Incapacité de travail et chômage : le TF clarifie

A., grutier, est victime d’un accident en mars 2010. Il touche des indemnités journalières — avec de grandes interruptions — jusqu’au 31 juillet 2013. Il subit en 2012 des opérations destinées notamment à enlever le matériel d’ostéosynthèse.

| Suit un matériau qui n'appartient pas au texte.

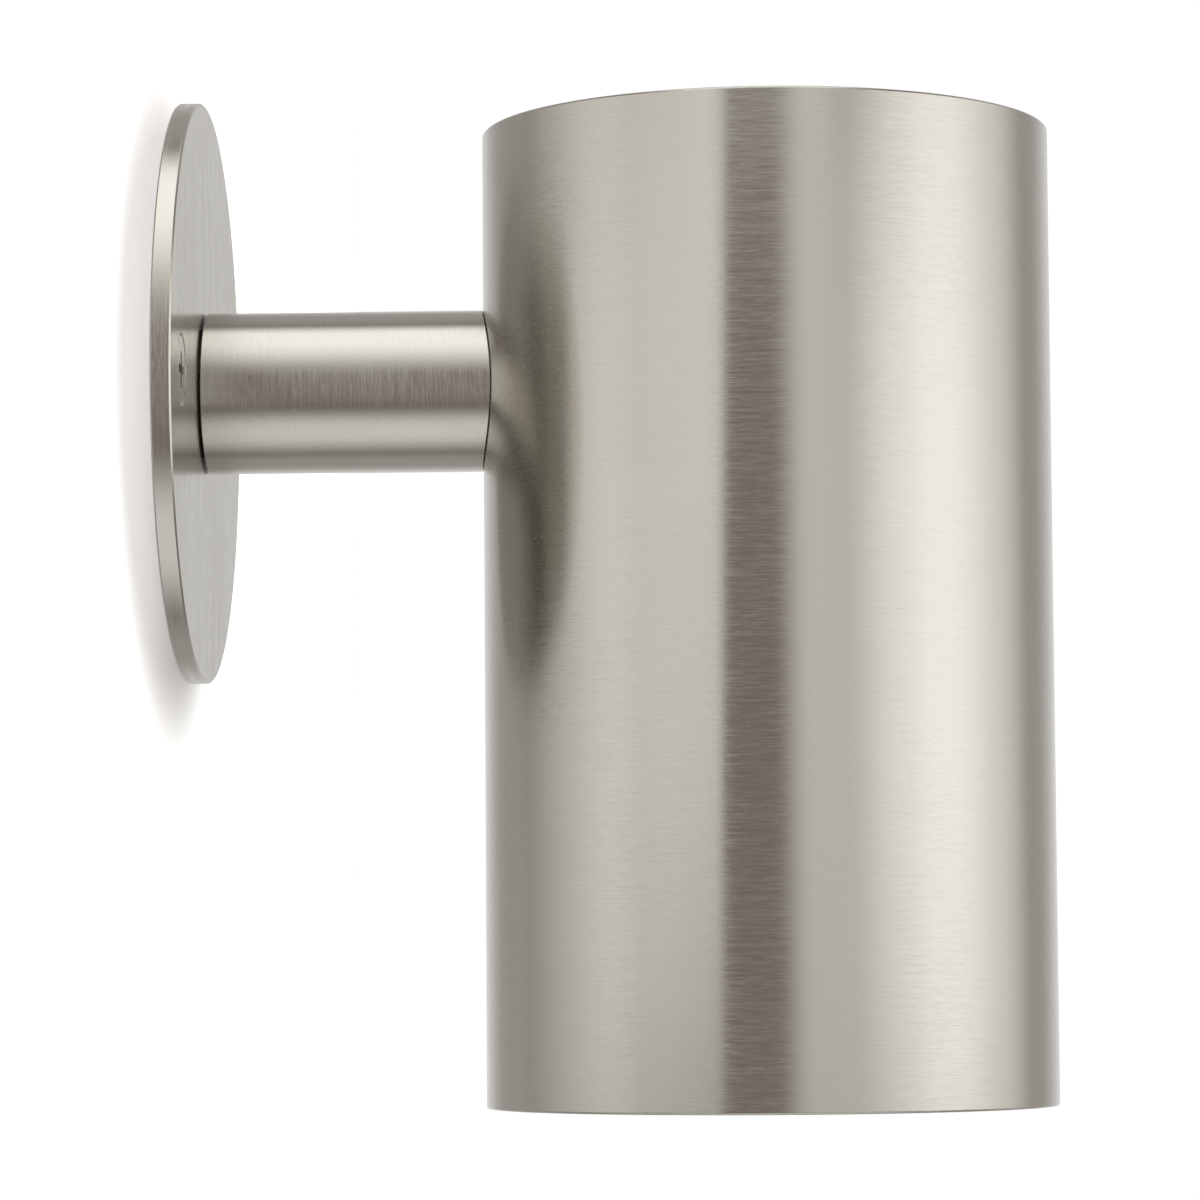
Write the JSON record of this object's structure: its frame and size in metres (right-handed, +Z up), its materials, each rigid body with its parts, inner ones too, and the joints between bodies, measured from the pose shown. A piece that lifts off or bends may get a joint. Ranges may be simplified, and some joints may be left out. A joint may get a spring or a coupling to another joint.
{
  "type": "wall light",
  "caption": "Tube wall light: a round wall plate and a short turning arm carry an upright metal tube, closed on top, that holds a twist-lock spot lamp shining down.",
  "frame": {"origin": "centre of the wall plate's back face, on the wall", "axes": "+X out of the wall along the arm, +Y along the wall, +Z up along the shade tube"},
  "size_m": [0.1165, 0.072, 0.1245],
  "materials": {
    "satin_steel": "satin brushed stainless steel, round the tubes and even on the plate",
    "steel_fastener": "plain stainless steel fasteners, fine turned",
    "turned_brass": "turned brass, plain",
    "zinc_steel": "bright zinc plated steel",
    "holder_ceramic": "unglazed white steatite",
    "contact_brass": "spring brass strip",
    "bush_plastic": "moulded nylon",
    "sleeve_glass": "woven glass-fibre sleeving",
    "lead_live": "brown silicone insulation",
    "lead_neutral": "blue silicone insulation",
    "lead_earth": "green and yellow silicone insulation",
    "lamp_plastic": "white moulded lamp base",
    "lamp_aluminium": "die cast and lightly blasted",
    "board_white": "white solder mask",
    "led_phosphor": "yellow phosphor over the chip",
    "lens_frosted": "lightly frosted front"
  },
  "bodies": {
    "wall_mount": {"wall_plate": "satin_steel", "wall_screws": "steel_fastener", "arm_spigot": "turned_brass", "stop_pin": "steel_fastener", "spigot_screws": "steel_fastener"},
    "head": {"arm_tube": "satin_steel", "grub_screw": "steel_fastener", "arm_insert": "turned_brass", "nipple": "zinc_steel", "shade_tube": "satin_steel", "top_cap": "satin_steel", "saddle_washer": "zinc_steel", "lampholder_bracket": "zinc_steel", "lock_washer": "zinc_steel", "nipple_nut": "zinc_steel", "nipple_bush": "bush_plastic", "lampholder_body": "holder_ceramic", "lampholder_cover": "holder_ceramic", "lampholder_screws": "zinc_steel", "lampholder_nuts": "zinc_steel", "lampholder_contacts": "contact_brass", "lead_sleeve": "sleeve_glass", "live_lead": "lead_live", "neutral_lead": "lead_neutral", "earth_lead": "lead_earth", "earth_tag": "contact_brass", "earth_screw": "contact_brass", "earth_nut": "contact_brass"},
    "lamp": {"lamp_pins": "contact_brass", "lamp_base": "lamp_plastic", "lamp_heatsink": "lamp_aluminium", "lamp_board": "board_white", "lamp_leds": "led_phosphor", "lamp_lens": "lens_frosted", "lamp_bezel": "lamp_aluminium"}
  },
  "joints": [
    {"name": "arm_swivel", "type": "hinge", "parent": "wall_mount", "child": "head", "pos_m": [0.0028, 0, 0], "axis": [1, 0, 0], "range_deg": [-155, 155]},
    {"name": "lamp_twist", "type": "hinge", "parent": "head", "child": "lamp", "pos_m": [0.072, 0, -0.0043], "axis": [0, 0, 1], "range_deg": [-30, 0]}
  ]
}
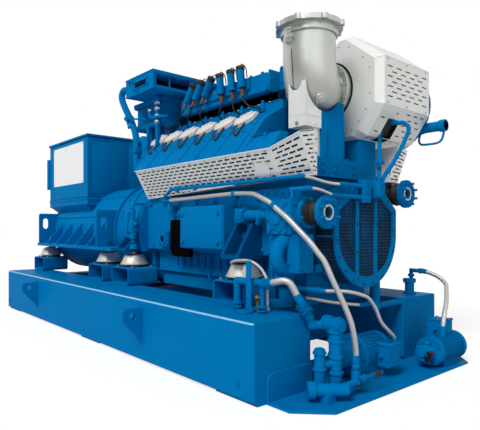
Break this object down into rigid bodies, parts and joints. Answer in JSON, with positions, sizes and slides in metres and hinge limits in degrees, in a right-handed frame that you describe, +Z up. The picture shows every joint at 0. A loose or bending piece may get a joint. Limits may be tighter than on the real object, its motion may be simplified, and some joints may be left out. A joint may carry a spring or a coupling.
{
  "type": "gas generator set",
  "caption": "Vee gas engine and alternator in line on a two-beam skid, with turbocharger, exhaust elbow, heat shields, terminal box and a pump tray at the free end.",
  "frame": {"origin": "on the floor, midway between the ends and between the lifting lugs", "axes": "+X along the shaft towards the turbocharger end, +Z up, -Y the side with the sign plate"},
  "size_m": [4.45, 2.11, 2.187],
  "materials": {
    "blue_paint": "semi-gloss enamel over castings and plate",
    "stainless_sheet": "satin perforated sheet",
    "grey_casting": "fine cast surface with a heat-proof grey coat",
    "white_cap": "satin light metal caps",
    "white_plate": "plain white enamel",
    "black_rubber": "ribbed moulded rubber",
    "dark_housing": "dark moulded cover",
    "dark_mesh": "dark woven wire",
    "braided_steel": "woven wire braid"
  },
  "bodies": {
    "genset": {"near_base_beam": "blue_paint", "far_base_beam": "blue_paint", "cross_members": "blue_paint", "lifting_lugs": "blue_paint", "front_tray": "blue_paint", "mount_stands": "blue_paint", "mount_bells": "stainless_sheet", "mount_bolts": "blue_paint", "generator_frame": "blue_paint", "generator_eye_plates": "blue_paint", "generator_end_cover": "blue_paint", "generator_adapter": "blue_paint", "terminal_box": "blue_paint", "terminal_box_lid": "blue_paint", "sign_plate": "white_plate", "flywheel_housing": "blue_paint", "crankcase": "blue_paint", "oil_pan": "blue_paint", "engine_feet": "blue_paint", "head_covers": "blue_paint", "plug_covers": "white_cap", "intake_manifold": "blue_paint", "ignition_coils": "blue_paint", "charge_air_duct": "blue_paint", "mixture_cooler": "blue_paint", "cooler_stand": "blue_paint", "air_inlet_box": "blue_paint", "breather_pipe": "blue_paint", "exhaust_shields": "stainless_sheet", "riser_shield": "stainless_sheet", "exhaust_elbow": "grey_casting", "exhaust_flange": "grey_casting", "turbine_shield": "stainless_sheet", "compressor": "blue_paint", "turbo_pedestal": "blue_paint", "front_gear_case": "blue_paint", "front_guard": "blue_paint", "guard_mesh": "dark_mesh", "crank_damper": "blue_paint", "water_pipes": "blue_paint", "water_bellows": "black_rubber", "water_flanges": "blue_paint", "side_covers": "blue_paint", "starter_housing": "dark_housing", "oil_pump": "blue_paint", "transfer_pump": "blue_paint", "oil_strainer": "blue_paint", "tank_fittings": "blue_paint", "oil_pipes": "blue_paint", "turbo_oil_pipes": "blue_paint", "long_braided_hose": "braided_steel", "thick_braided_hose": "braided_steel", "middle_braided_hoses": "braided_steel", "small_braided_hoses": "braided_steel", "tank_braided_hose": "braided_steel"},
    "lever": {"valve_lever": "blue_paint"}
  },
  "joints": [
    {"name": "valve_lever_turn", "type": "hinge", "parent": "genset", "child": "lever", "pos_m": [2.175, -0.36, 0.11], "axis": [1, 0, 0], "range_deg": [0, 90]}
  ]
}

Au moment où il demande des prestations, soit en août 2013, l’assurance-chômage lui répond qu’il n’a pas cotisé pendant le délai cadre de deux ans ayant précédé ce chômage. Il fait cependant valoir que pendant tout le temps où il a reçu des indemnités journalières de l’assureur accident (Suva) il était dispensé de cotiser, sur la base de l’article 14 LACI. L’assurance-chômage se prévaut cependant de la possibilité qu’aurait eue l’assuré d’exercer une activité de substitution — puisqu’il était admis que cette activité de grutier lui était définitivement impossible. Le litige portait donc sur le rapport entre l’incapacité de travail et l’obligation, respectivement la dispense, de payer des cotisations. En instance cantonale, l’assuré se voit entièrement débouté : il ne peut faire valoir une dispense de cotisations et ne remplit donc pas les conditions du délai-cadre. L’assuré recourt au TF.

Le TF considère que l’on a manifestement affaire ici à une question de principe, à savoir le lien de causalité entre la non-réalisation du délai-cadre et le motif de libération des cotisations. Il faut, rappelle le TF, que l’empêchement de cotiser, dû à une atteinte à la santé ait duré au moins 12 mois. Suffit-il que l’assuré touche des indemnités journalières de la Suva pour que l’on puisse considérer qu’il est ainsi dispensé de cotisations durant le délai-cadre ?

Pour bien comprendre, il est nécessaire de rappeler les articles 13 et 14 LACI :

« Art. 13  Compte également comme période de cotisation le temps durant lequel l’assuré: (…)est partie à un rapport de travail, mais ne touche pas de salaire parce qu’il est malade (art. 3 LPGA) ou victime d’un accident (art. 4 LPGA) et, partant, ne paie pas de cotisations « 

« Art.14 Sont libérées des conditions relatives à la période de cotisation les personnes qui, dans les limites du délai-cadre (art. 9, al. 3) et pendant plus de douze mois au total, n’étaient pas parties à un rapport de travail et, partant, n’ont pu remplir les conditions relatives à la période de cotisation, pour l’un des motifs suivants (…)maladie (art. 3 LPGA1), accident (art. 4 LPGA) ou maternité (art. 5 LPGA), à la condition qu’elles aient été domiciliées en Suisse pendant la période correspondante » 

le TF constate que durant le délai cadre du 19 août 2000 11 au 18 août 2013, l’assuré n’a pas exercé une activité cotisante pendant au moins 12 mois. Il n’a donc droit aux prestations de chômage que s’il peut se prévaloir de l’exception liée aux conséquences de l’accident.

Or, pendant ces 12 mois, l’assuré a partiellement touché des indemnités journalières et l’assureur accident ne l’a nullement invité à exercer une activité de substitution. Certes, l’assurance-chômage ne connaît pas — contrairement à l’assurance accidents — un mécanisme de  » protection professionnelle  » (dans le sens du maintien de l’ancienne profession), mais l’assuré pouvait en l’espèce, selon les règles de la bonne foi, se fier à l’attitude de la Suva qui continuait à verser les indemnités journalières et qui, notamment dans l’attente de l’ultime opération, ne l’a pas invité à changer de profession. Par conséquent, l’assuré a bel et bien été dispensé de verser des cotisations durant le délai-cadre et il peut bénéficier de la protection de l’assurance-chômage. Son recours est ainsi admis.

Arrêt 8C_838/2014 du 29 septembre 2015 destiné à publication.

Notre commentaire :

Cet arrêt, qui mérite d’être approuvé, met en évidence la complexité des relations entre les différentes branches d’assurance sociale en Suisse. D’un côté, l’assureur-accidents verse ses prestations et admet ainsi une couverture durant des périodes d’attente notamment  d’une opération médicale ; d’un autre côté, l’assuré devrait dans le même temps exercer une activité de substitution… Il est vrai que l’assurance-chômage peut conditionner ses prestations à une recherche plus large d’emplois  la  » protection de la profession antérieure  » étant toute relative dans cette branche. Face à une telle contradiction, la bonne foi qui prévaut dans les relations entre l’assuré et les divers assureurs doit jouer pleinement son rôle, ce qui a été le cas ici.